WASHINGTON, D.C. — When given a choice between viewing pictures of cocaine and a variety of other images, cocaine addicted individuals, as compared to healthy, non-addicted research subjects, show a clear preference for the drug-related images. Findings from this study, which was conducted at the U.S. Department of Energy's (DOE) Brookhaven National Laboratory, will be presented at the Society for Neuroscience annual meeting in Washington D.C. on Sunday, November 16, 2008, at 2:30 p.m. Eastern Time, by Scott Moeller, a psychology graduate student at the University of Michigan who worked with the Brookhaven Lab Neuropsychoimaging group (director, Rita Goldstein) on this research.
"This behavioral study demonstrates for the first time that drug-related choice in cocaine addiction extends to abstract, non-pharmacological stimuli, facilitating the study of choice behavior in addiction without using actual cocaine," Moeller said. Previously, scientists have had to administer the actual drug (cocaine), or drugs that are pharmacologically similar to cocaine, to test its effects on brain and behavioral functions. Now, the tasks developed by Moeller while training with Goldstein's team could help clinicians monitor choice behavior — for example, to follow the effectiveness of treatment — in addicted individuals who are currently abstaining from drugs.

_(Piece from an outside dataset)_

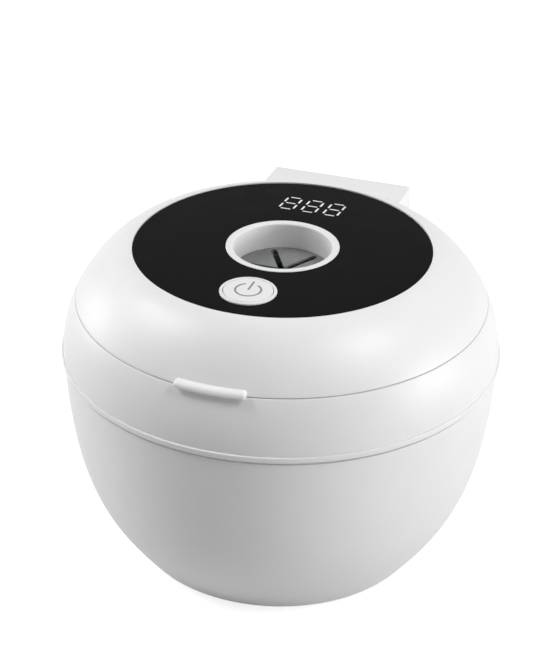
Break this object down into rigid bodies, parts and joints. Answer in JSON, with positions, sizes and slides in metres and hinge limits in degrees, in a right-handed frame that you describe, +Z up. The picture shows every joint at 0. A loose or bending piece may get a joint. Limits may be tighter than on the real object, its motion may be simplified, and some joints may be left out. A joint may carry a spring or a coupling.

In the first task of the experiment, both healthy control subjects and cocaine-addicted individuals digitally selected one of four face-down card decks and could select a card again from the same deck or switch decks. Unknown to the subjects, each deck contained mostly one image type: cocaine-related images, pleasant images, unpleasant images, or neutral ones. This test of choice is considered implicit because subjects were not necessarily aware of their tendency to choose one type of image over the others. In the second, explicit choice task, subjects repeatedly selected between two side-by-side, face-up images taken from the four decks.
On both tasks, the cocaine-addicted individuals chose the cocaine-related images more than the healthy controls, who showed clear aversion to these images. In addition, on the implicit task, healthy control subjects chose pleasant images more than the cocaine-addicted subjects.
Interestingly, cocaine-addicted individuals' self-reported ratings of how pleasant they thought a picture was did not fully explain these results, nor were these ratings entirely consistent with their choice behavior. For example, while cocaine-addicted individuals rated pleasant images as more pleasant than the cocaine-related images, at the group level they still chose from these two picture categories at the same rates on both tasks. This suggests that drug-addicted individuals may not be fully aware of their own choice behavior or that drug choice in addicted individuals may not be fully driven by the pleasure or reward they get from the drug, as is frequently assumed.
Further, the cocaine-addicted individuals with the greater preference for cocaine-related images over pleasant ones had used cocaine more frequently in the previous month. This finding suggests these tasks could serve as objective measures of the severity of drug use (which, to date, has been measured primarily by self-report).
"Tasks like the ones developed here could be used clinically to predict the effectiveness and outcomes of drug-addiction treatment, including abstinence or relapse," Goldstein said.
As a follow-up, she added, "Simultaneous neuroimaging studies are needed to investigate the brain structures that underlie choices made by drug-addicted individuals."